Le prix « Couilles au Cul » pour le courage artistique récompense un artiste talentueux et courageux, qui doit se battre pour continuer de publier. En recevant ce prix, la lauréate ou le lauréat qui subit des menaces dans son pays s’assure de soutiens et d’opportunités professionnelles. Ce prix a été créé par Yan Lindingre, le Off du Off et ActuaBD en 2016 à la suite de l’annulation d’un « Prix de la liberté d’expression » lancé par le Festival international de la BD d’Angoulême et Charlie Hebdo après les attentats de janvier 2015.
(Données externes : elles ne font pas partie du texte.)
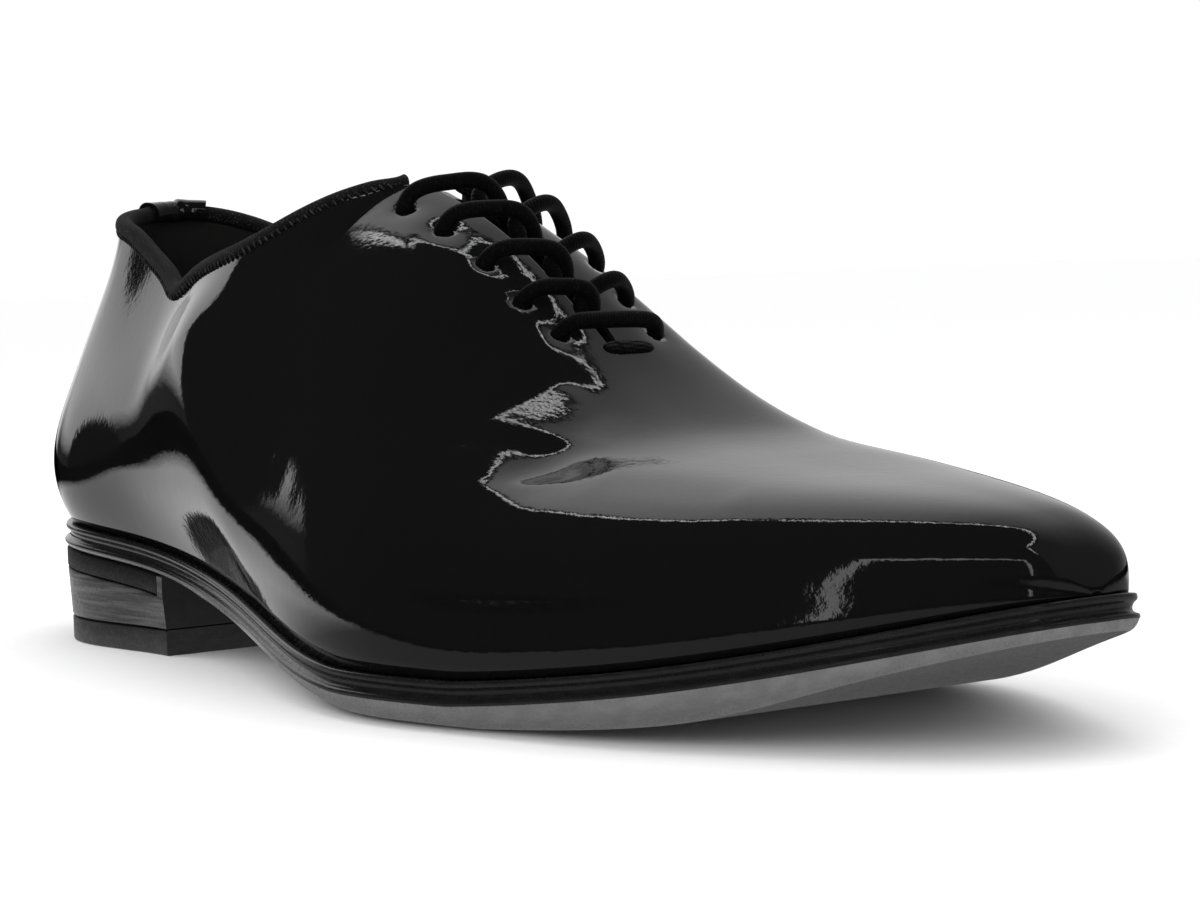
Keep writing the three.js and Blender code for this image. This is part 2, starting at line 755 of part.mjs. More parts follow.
// Stations of half the pull tab
function halfTabStations() {
  const back = collarFrame(0, -1).centre;
  const radius = Math.hypot(heelCentre * length - back.x, back.y - makeStation(0).ridgeY);
  return spread(0, (fanShare * (tabWidth / 2)) / (radius * (Math.PI / 2)), 3);
}

function makeBinding() {
  const profile = oval(bindingWidth, bindingHeight, 8);
  const route = collarRoute(upperStations.filter((station) => station < frontStation(0.5 * length)));
  return stackProfiles(route.map((frame) => placeProfile(profile, frame.centre, frame.out, frame.up)));
}

function makeTab() {
  const arc = (extra, turns) => turns.map((turn) => {
    const angle = THREE.MathUtils.degToRad(turn);
    const across = (bindingWidth / 2 + gap + extra) * Math.cos(angle);
    return [across, (bindingHeight / 2 + gap + extra) * Math.sin(angle)];
  });
  const turns = spread(-12, 192, 8);
  const profile = [...arc(tabThickness, turns), ...arc(0, [...turns].reverse())];
  const route = collarRoute(tabStations);
  return stackProfiles(route.map((frame) => placeProfile(profile, frame.centre, frame.out, frame.up)));
}

// Tongue, from under the vamp to just above the facings

function makeTongue() {
  const front = (throatAlong + 0.045) * length;
  const back = (facingTopAlong - 0.008) * length;
  const steps = 14;
  const across = 8;
  const rows = spread(0, 1, steps).map((share) => {
    const x = front + (back - front) * share;
    const half = Math.max(slitHalf(x), 0) + tongueOverlap;
    const depth = wall + gap + tongueDrop * THREE.MathUtils.smoothstep(share, 0.1, 0.7);
    return spread(-half, half, across).map((offset) => {
      const side = offset < 0 ? -1 : 1;
      const top = onForm(x, Math.abs(offset), side, -depth);
      return { outer: top.point, inner: top.point.clone().addScaledVector(top.normal, -tongueThickness) };
    });
  });
  const triangles = [];
  for (let i = 0; i < steps; i++) {
    const here = rows[i];
    const next = rows[i + 1];
    for (let j = 0; j < across; j++) {
      quad(triangles, here[j].outer, next[j].outer, next[j + 1].outer, here[j + 1].outer);
      quad(triangles, here[j + 1].inner, next[j + 1].inner, next[j].inner, here[j].inner);
    }
    quad(triangles, here[0].inner, next[0].inner, next[0].outer, here[0].outer);
    quad(triangles, here[across].outer, next[across].outer, next[across].inner, here[across].inner);
  }
  for (let j = 0; j < across; j++) {
    quad(triangles, rows[0][j].inner, rows[0][j].outer, rows[0][j + 1].outer, rows[0][j + 1].inner);
    const last = rows[steps];
    quad(triangles, last[j].outer, last[j].inner, last[j + 1].inner, last[j + 1].outer);
  }
  return solidFromTriangles(triangles);
}

// Sole, insole and heel

function levelLoop(loop, heightAt) {
  return loop.map(([x, y]) => new THREE.Vector3(x, y, heightAt(x)));
}

function makeOutsole() {
  const outline = soleOutline(4);
  const edge = [
    { inset: 0.6, down: 0 },
    { inset: 0, down: 0.1 },
    { inset: 0, down: 0.24 },
    { inset: lipDepth, down: 0.42 },
    { inset: lipDepth, down: 0.7 },
    { inset: -lowerLip, down: 0.82 },
    { inset: -lowerLip, down: 1 },
  ];
  const rings = edge.map(({ inset, down }) => {
    return levelLoop(insetLoop(outline, () => inset), (x) => soleTop(x) - down * edgeHeight);
  });
  const bevel = [
    { inset: 0.1, down: 0.3 },
    { inset: 0.4, down: 0.75 },
    { inset: 1, down: 1 },
  ];
  for (const { inset, down } of bevel) {
    const insetAt = ([x]) => Math.max(bevelInset * inset * treadShare(x), inset * 1.5);
    const loop = insetLoop(outline, insetAt);
    const level = (x) => soleTop(x) - edgeHeight - (soleDepth(x) - edgeHeight) * down;
    rings.push(levelLoop(loop, (x) => Math.max(level(x), 0)));
  }
  return stackRings(rings, 0);
}

function makeInsole() {
  const loop = insetLoop(soleOutline(3), () => margin + wall + 1.2);
  const bottom = levelLoop(loop, (x) => soleTop(x) + gap);
  const top = levelLoop(loop, (x) => soleTop(x) + gap + insoleThickness);
  return stackRings([top, bottom], 0);
}

// Stretch of the sole outline behind frontX, drawn in by an inset, from the outer side round the back
// to the inner side. Short steps at both ends leave room for the rand's front ends.
function heelArc(inset, frontX, endSteps, steps) {
  const outline = insetLoop(soleOutline(40), () => inset);
  const walk = (step) => {
    const points = [outline[0]];
    let i = 0;
    while (points[points.length - 1][0] < frontX) {
      i = (i + step + outline.length) % outline.length;
      points.push(outline[i]);
    }
    const [a, b] = points.slice(-2);
    const share = (frontX - a[0]) / (b[0] - a[0]);
    points[points.length - 1] = [frontX, a[1] + (b[1] - a[1]) * share];
    return points;
  };
  const route = [...walk(1).reverse(), ...walk(-1).slice(1)];
  const distances = [0];
  for (let i = 1; i < route.length; i++) {
    const step = Math.hypot(route[i][0] - route[i - 1][0], route[i][1] - route[i - 1][1]);
    distances.push(distances[i - 1] + step);
  }
  const total = distances[distances.length - 1];
  const from = endSteps[endSteps.length - 1];
  const places = [
    ...endSteps.slice(0, -1),
    ...spread(from, total - from, steps),
    ...endSteps.slice(0, -1).reverse().map((distance) => total - distance),
  ];
  return places.map((place) => {
    let i = 1;
    while (i < route.length - 1 && distances[i] < place) i++;
    const share = (place - distances[i - 1]) / (distances[i] - distances[i - 1]);
    return route[i].map((value, k) => route[i - 1][k] + (value - route[i - 1][k]) * share);
  });
}

const heelTop = (x) => soleTop(x) - soleDepth(x) - gap;
const arcSteps = 26;
const blockEnds = [0, (randSetback - gap) / 2, randSetback - gap];

// The block fills the breast's full width and is stepped in behind it for the rand
function makeHeelStack() {
  const arc = (inset) => heelArc(inset, heelLength, blockEnds, arcSteps);
  const full = arc(0);
  const seat = arc(randDepth + gap).map((point, i) => {
    const fromEnd = Math.min(i, full.length - 1 - i);
    return fromEnd < blockEnds.length - 1 ? full[i] : point;
  });
  const shoulder = (x) => heelTop(x) - randHeight - gap;
  const foot = topPieceHeight + gap;
  return stackRings([
    levelLoop(seat, heelTop),
    levelLoop(seat, shoulder),
    levelLoop(full, shoulder),
    levelLoop(arc(heelTaper * 0.6), (x) => (shoulder(x) + foot) / 2),
    levelLoop(arc(heelTaper), () => foot),
  ], 1);
}

function makeRand() {
  const frontX = heelLength - randSetback;
  const outer = heelArc(0, frontX, [0], arcSteps);
  const inner = heelArc(randDepth, frontX, [0], arcSteps);
  return stackProfiles(outer.map(([x, y], i) => {
    const [innerX, innerY] = inner[i];
    const corners = [[x, y, 0], [x, y, -randHeight], [innerX, innerY, -randHeight], [innerX, innerY, 0]];
    return corners.map(([cornerX, cornerY, down], k) => {
      const corner = new THREE.Vector3(cornerX, cornerY, heelTop(cornerX) + down);
      corner.flat = [k < 2 ? randDepth : 0, down];
      return corner;
    });
  }));
}

function makeTopPiece() {
  const groove = 0.5;
  const levels = [
    { inset: heelTaper + groove, z: topPieceHeight },
    { inset: heelTaper, z: topPieceHeight - groove },
    { inset: heelTaper, z: groove },
    { inset: heelTaper + groove, z: 0 },
  ];
  return stackRings(levels.map(({ inset, z }) => {
    return levelLoop(heelArc(inset, heelLength, [0], arcSteps), () => z);
  }), 1);
}

// Lacing: rows of two strands that cross over the tongue, and a straight bar in front

function makeStrand(places, steps) {
  const route = new THREE.CatmullRomCurve3(places.map(({ x, offset, side, lift }) => {
    return onForm(x, Math.abs(offset), offset < 0 ? -side : side, lift).point;
  }));
  const circle = new THREE.Shape().absarc(0, 0, laceDiameter / 2, 0, 2 * Math.PI);
  return new THREE.ExtrudeGeometry(circle, {
    steps,
    curveSegments: 4,
    bevelEnabled: false,
    extrudePath: route,
  });
}

const strandLift = laceDiameter / 2 + 2 * gap;

function makeLaceRow(row) {
  const x = eyeletAlong[row] * length;
  const pitch = eyeletAlong[row + 1] * length - x;
  const middle = strandLift + 0.25 * laceArch;
  const apart = 0.42 * laceDiameter;
  const strands = [-1, 1].map((side) => {
    const arch = side < 0 ? laceArch / 2 : laceArch;
    const eyelet = eyeletOffset(x, side);
    return toSolid(makeStrand([
      { x, offset: eyelet, side, lift: strandLift },
      { x: x + 0.04 * pitch, offset: 0.8 * eyelet, side, lift: strandLift + 0.75 * arch },
      { x: x + 0.12 * pitch, offset: 0.45 * eyelet, side, lift: strandLift + arch },
      { x: x + 0.34 * pitch, offset: 0, side, lift: middle - side * apart },
      { x: x + 0.5 * pitch, offset: -0.22 * eyelet, side, lift: strandLift - side * 0.2 * apart },
      { x: x + 0.6 * pitch, offset: -0.4 * eyelet, side, lift: strandLift },
    ], 12));
  });
  return toGeometry(strands[0].add(strands[1]));
}

function makeLaceBar() {
  const x = eyeletAlong[eyeletAlong.length - 1] * length;
  const outer = eyeletOffset(x, -1);
  const inner = eyeletOffset(x, 1);
  const rise = 0.35 * laceArch;
  return makeStrand([
    { x, offset: outer, side: -1, lift: strandLift },
    { x, offset: 0.5 * outer, side: -1, lift: strandLift + rise },
    { x, offset: 0, side: -1, lift: strandLift + rise },
    { x, offset: 0.5 * inner, side: 1, lift: strandLift + rise },
    { x, offset: inner, side: 1, lift: strandLift },
  ], 10);
}

// Short stitched bar that closes the end of the slit
function makeBarTack() {
  const x = throatAlong * length + barTack.width / 4;
  const profiles = spread(-1, 1, 8).map((share) => {
    const offset = (share * barTack.length) / 2;
    const taper = Math.sqrt(1 - 0.9 * share ** 4);
    const place = onForm(x, Math.abs(offset), share < 0 ? -1 : 1, gap + barTack.height / 2);
    const across = onForm(x + 1, Math.abs(offset), share < 0 ? -1 : 1, gap + barTack.height / 2);
    const forward = across.point.sub(place.point).normalize();
    const profile = oval(barTack.width * taper, barTack.height * taper, 8);
    return placeProfile(profile, place.point, forward, place.normal);
  });
  return stackProfiles(profiles);
}

// The shoe

const shoe = new THREE.Group();

function addPiece(name, geometry, material) {
  const mesh = new THREE.Mesh(geometry, material);
  mesh.name = name;
  shoe.add(mesh);
}

addPiece('outsole', makeOutsole(), colours.sole);
addPiece('heel_rand', makeRand(), colours.rand);
addPiece('heel_stack', makeHeelStack(), colours.stack);
addPiece('heel_top_piece', makeTopPiece(), colours.rubber);
addPiece('insole', makeInsole(), colours.lining);
addPiece('upper', makeUpper(), colours.patent);
addPiece('collar_binding', makeBinding(), colours.textile);
addPiece('heel_tab', makeTab(), colours.patent);
addPiece('tongue', makeTongue(), colours.patent);
for (let row = 0; row < eyeletAlong.length - 1; row++) {
  addPiece(`lace_row_${row + 1}`, makeLaceRow(row), colours.cord);
}
addPiece('lace_bar', makeLaceBar(), colours.cord);
addPiece('throat_bar_tack', makeBarTack(), colours.textile);

const box = new THREE.Box3().setFromObject(shoe);
const centre = box.getCenter(new THREE.Vector3());
shoe.position.set(-centre.x, -centre.y, -box.min.z);
shoe.updateMatrixWorld(true);

export default shoe;
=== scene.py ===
import json
import math

import bmesh
import bpy
import numpy as np
from mathutils import Matrix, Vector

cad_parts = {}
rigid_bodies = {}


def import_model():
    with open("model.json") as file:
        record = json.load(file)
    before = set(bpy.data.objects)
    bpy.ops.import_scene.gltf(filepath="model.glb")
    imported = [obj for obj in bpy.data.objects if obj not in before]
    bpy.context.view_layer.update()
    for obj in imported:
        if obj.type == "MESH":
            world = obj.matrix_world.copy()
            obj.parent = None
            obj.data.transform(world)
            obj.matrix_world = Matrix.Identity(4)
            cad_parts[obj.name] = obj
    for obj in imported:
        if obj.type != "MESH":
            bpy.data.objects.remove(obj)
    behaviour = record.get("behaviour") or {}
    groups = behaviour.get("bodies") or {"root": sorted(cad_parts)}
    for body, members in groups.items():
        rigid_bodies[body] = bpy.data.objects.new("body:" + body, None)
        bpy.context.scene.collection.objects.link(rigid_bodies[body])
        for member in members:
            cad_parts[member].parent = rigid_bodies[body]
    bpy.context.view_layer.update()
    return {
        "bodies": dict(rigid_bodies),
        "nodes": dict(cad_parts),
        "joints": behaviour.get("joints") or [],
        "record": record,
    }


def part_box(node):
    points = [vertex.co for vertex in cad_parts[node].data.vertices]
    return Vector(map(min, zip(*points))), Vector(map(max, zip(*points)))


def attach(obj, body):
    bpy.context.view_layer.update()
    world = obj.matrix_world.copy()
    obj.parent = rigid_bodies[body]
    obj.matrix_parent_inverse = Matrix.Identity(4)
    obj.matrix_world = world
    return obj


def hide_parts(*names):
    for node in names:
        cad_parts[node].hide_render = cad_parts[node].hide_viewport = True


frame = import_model()
print("frame:", len(frame["nodes"]), "solids")

# Shoe sizes in millimetres, as the solids have them: x from the heel back to the toe tip, -y the outer
# side, z up from the floor. Shares are of the length, the ball width or the height they belong to.
shoe = {
    "length": 305,
    "ballWidth": 108,
    "instepHeight": 92,
    "backHeight": 71,
    "seatHeight": 26.8,
    "toeSpring": 17,
    "gap": 0.3,
    "soleThickness": 9.4,
    "edgeHeight": 4.5,
    "waistTread": 0.9,
    "lowerLip": 0.4,
    "bevelInset": 8,
    "heelLength": 73,
    "wall": 1.8,
    "margin": 1.5,
    "throatAlong": 0.6,
    "facingTopAlong": 0.42,
    "facingGap": 12,
    "heelCentre": 0.105,
    "fanShare": 0.1,
    "ankleRounding": 6,
}
length = shoe["length"]
gap = shoe["gap"]
wall = shoe["wall"]
fanShare = shoe["fanShare"]
heelX = shoe["heelCentre"] * length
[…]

Planche de "La dernière artiste soviétique" par Victoria Lomasko
Planche de "La dernière artiste soviétique" par Victoria Lomasko
- Hoochie Coochie

Une censure par l’invisibilisation

Victoria Lomasko : « Les journalistes et le public aimeraient que je leur raconte comment j'ai été arrêtée, comment on a perquisitionné mon appartement, comment on m'a poursuivie en justice… Mais il ne m'est rien arrivé de tel.

Les artistes performeurs, comme les Pussy Riot et Piotr Pavlenski, et beaucoup d'artistes activistes ont vécu des perquisitions, des arrestations et des procès. Mais je ne fais rien de tout cela. Je ne suis que le témoin et la chroniqueuse de processus sociaux et politiques. Le régime poutinien m'a donc traitée différemment en me coupant du public russe. En Russie, aucun musée et aucune galerie n'ont travaillé avec moi. Je n'ai été invitée à aucune table ronde. Je n'ai pas été interviewée. Et mes candidatures sont restées lettres mortes. Au début, quand la censure m’a transformée en artiste invisible, cela m'a rendue furieuse. Puis j'ai compris que ce n'était qu'en étant invisible que je pouvais continuer à vivre en Russie et à dépeindre ce qu'il s'y passait. Je l'ai fait jusqu'à ce que le régime autoritaire se transforme ouvertement en dictature. »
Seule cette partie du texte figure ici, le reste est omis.